The "Shared Base + Low-Rank Residual" approach follows the lineage of LoRA/MoLE but is applied internally to experts and maintained dynamically during training.
Heterogeneous precision (FP16 base + INT4 residual) exploits the physical fact that residuals are small in magnitude, avoiding the performance cliff of uniform INT4 quantization.

Limitations & Future Work¶

Online clustering entails \(O(E^2)\) overhead; although mitigated by pruning and caching, its impact on training throughput needs verification at scales like DeepSeek-MoE.
Evaluation is limited to GLUE/WikiText-103, which is small compared to modern MoE LLM training scales.
Re-clustering causes "spikes" in warm-started residuals; stable training on larger runs needs more investigation.
Interaction between dynamic offloading and expert parallelism in multi-node setups remains unexplored.

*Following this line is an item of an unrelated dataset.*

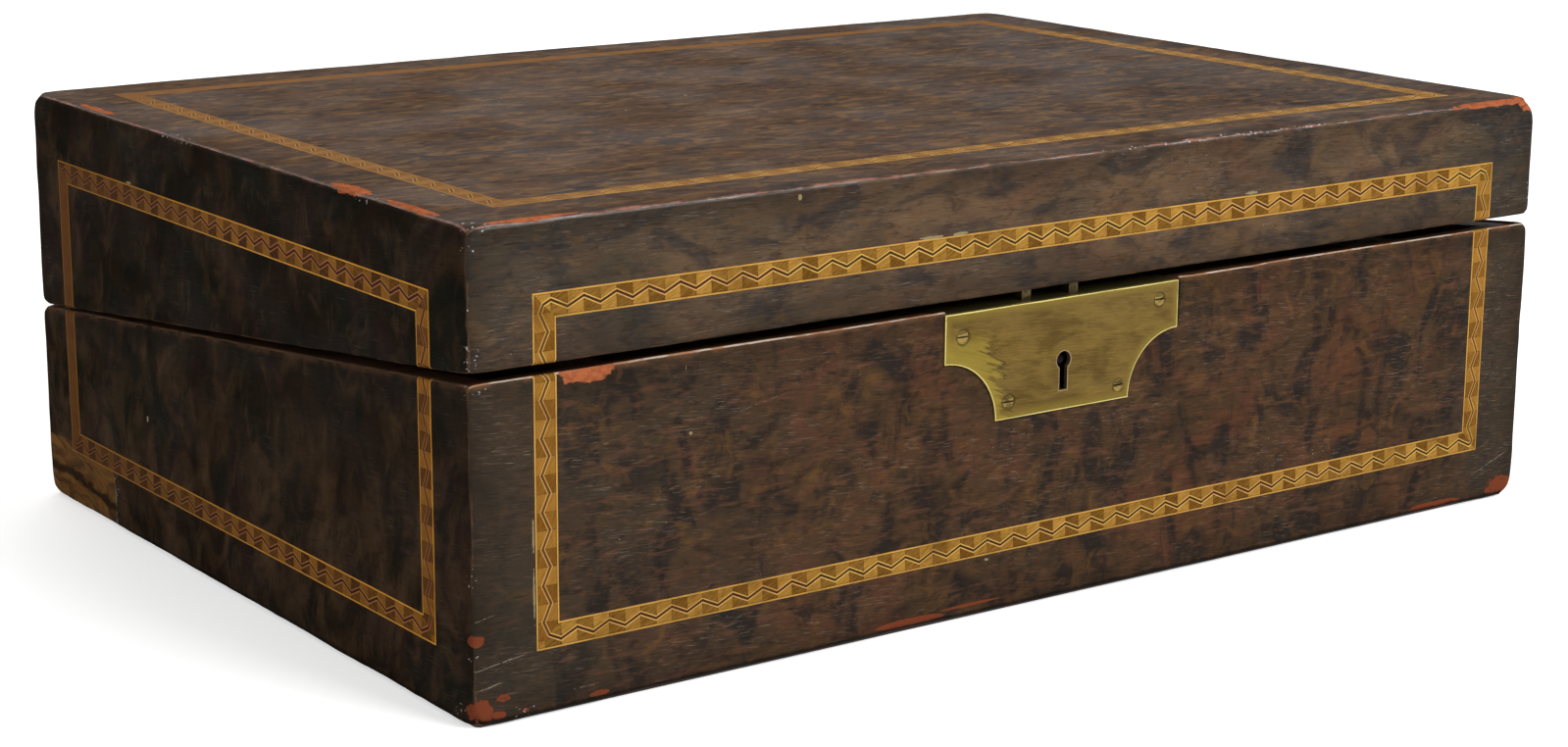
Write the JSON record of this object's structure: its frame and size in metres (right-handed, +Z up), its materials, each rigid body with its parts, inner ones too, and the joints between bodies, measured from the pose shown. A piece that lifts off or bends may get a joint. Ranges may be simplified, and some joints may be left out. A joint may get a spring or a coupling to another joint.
{
  "type": "writing slope",
  "caption": "Veneered portable writing box split on a slant, with zigzag banding, a brass box lock, leather writing flaps, paper wells and an ink and pen bay.",
  "frame": {"origin": "centre of the underside, on the table", "axes": "+X along the box to the right, +Y from the lock side to the hinge side, +Z up"},
  "size_m": [0.4, 0.2836, 0.134],
  "materials": {
    "veneer": "dark burr veneer, old worn polish",
    "banding": "inlaid zigzag stringing, polished",
    "carcase": "stained softwood",
    "interior_wood": "waxed mahogany",
    "brass": "aged brushed brass",
    "steel": "blued spring steel",
    "leather": "tooled skiver with gilt lines",
    "glass": "clear moulded glass"
  },
  "bodies": {
    "base": {"base_bottom_board": "carcase", "base_front_board": "carcase", "base_back_board": "carcase", "base_left_board": "carcase", "base_right_board": "carcase", "base_front_veneer": "veneer", "base_back_veneer": "veneer", "base_side_veneers": "veneer", "base_front_banding": "banding", "base_side_bandings": "banding", "lock_plate": "brass", "lock_plate_screws": "brass", "lock_case": "brass", "lock_key_post": "brass", "lock_spring": "steel", "base_ledges": "interior_wood", "base_hinge_rail": "interior_wood", "bay_divider": "interior_wood", "bay_floor": "interior_wood", "ink_partitions": "interior_wood", "pen_tray": "interior_wood", "inkwell_glasses": "glass", "inkwell_collars": "brass", "inkwell_caps": "brass", "main_hinge_base_leaves": "brass", "main_hinge_pins": "brass", "main_hinge_base_screws": "brass", "base_flap_fixed_leaves": "brass", "base_flap_hinge_pins": "brass"},
    "lid": {"lid_top_board": "carcase", "lid_front_board": "carcase", "lid_back_board": "carcase", "lid_left_board": "carcase", "lid_right_board": "carcase", "lid_top_veneer": "veneer", "lid_front_veneer": "veneer", "lid_back_veneer": "veneer", "lid_side_veneers": "veneer", "lid_top_banding": "banding", "lid_front_banding": "banding", "lid_side_bandings": "banding", "link_plate": "brass", "link_plate_screws": "brass", "main_hinge_lid_leaves": "brass", "main_hinge_lid_screws": "brass", "lid_ledges": "interior_wood", "lid_hinge_rail": "interior_wood", "lid_front_rail": "interior_wood", "lid_flap_fixed_leaves": "brass", "lid_flap_hinge_pins": "brass", "turn_button_screw": "brass"},
    "base_flap": {"base_flap_panel": "interior_wood", "base_flap_leather": "leather", "base_flap_moving_leaves": "brass"},
    "lid_flap": {"lid_flap_panel": "interior_wood", "lid_flap_leather": "leather", "lid_flap_moving_leaves": "brass"},
    "lock_bolt": {"lock_bolt": "brass"},
    "turn_button": {"turn_button": "brass"}
  },
  "joints": [
    {"name": "lid_hinge", "type": "hinge", "parent": "base", "child": "lid", "pos_m": [0, 0.1404, 0.06375], "axis": [-1, 0, 0], "range_deg": [0, 178.6]},
    {"name": "base_flap_hinge", "type": "hinge", "parent": "base", "child": "base_flap", "pos_m": [0, 0.11696, 0.06432], "axis": [-1, 0, 0], "range_deg": [0, 71.5]},
    {"name": "lid_flap_hinge", "type": "hinge", "parent": "lid", "child": "lid_flap", "pos_m": [0, 0.11732, 0.06816], "axis": [1, 0, 0], "range_deg": [0, 71.5]},
    {"name": "lock_bolt_slide", "type": "slide", "parent": "base", "child": "lock_bolt", "axis": [-1, 0, 0], "range_m": [0, 0.004]},
    {"name": "turn_button_pivot", "type": "hinge", "parent": "lid", "child": "turn_button", "pos_m": [0, -0.117, 0.09452], "axis": [0, -0.1118, -0.9937], "range_deg": [0, 90]}
  ],
  "couplings": [
    {"joint": "base_flap_hinge", "follows": "lid_hinge", "ratio": 0.4},
    {"joint": "lid_flap_hinge", "follows": "lid_hinge", "ratio": 0.4}
  ]
}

vs MoE-Lite: Treats experts independently; Ours uses clustering to discover inter-expert similarity for shared compression, achieving higher ratios.
vs Sub-MoE / Expert-Fusion: These perform static/permanent merging, losing specialization; Ours uses dynamic clustering + residuals to preserve specialization.
vs Tutel / SmILE: They focus on communication for fixed architectures; Ours restructures expert organization to provide better granularity for system optimization.

Rating¶

Novelty: ⭐⭐⭐⭐⭐ Dynamic clustering as a unified host for compression, routing, and memory is a rare "unified prescription."
Experimental Thoroughness: ⭐⭐⭐ Datasets are small; lacks validation on massive MoE LLMs, though ablation studies are complete.
Writing Quality: ⭐⭐⭐⭐ The trilemma narrative is clear, and Eq. 1 explicitly defines objectives.
Value: ⭐⭐⭐⭐ ~80% parameter reduction with 10–20% throughput gain and 3× lower load variance is a highly attractive engineering direction for MoE deployment.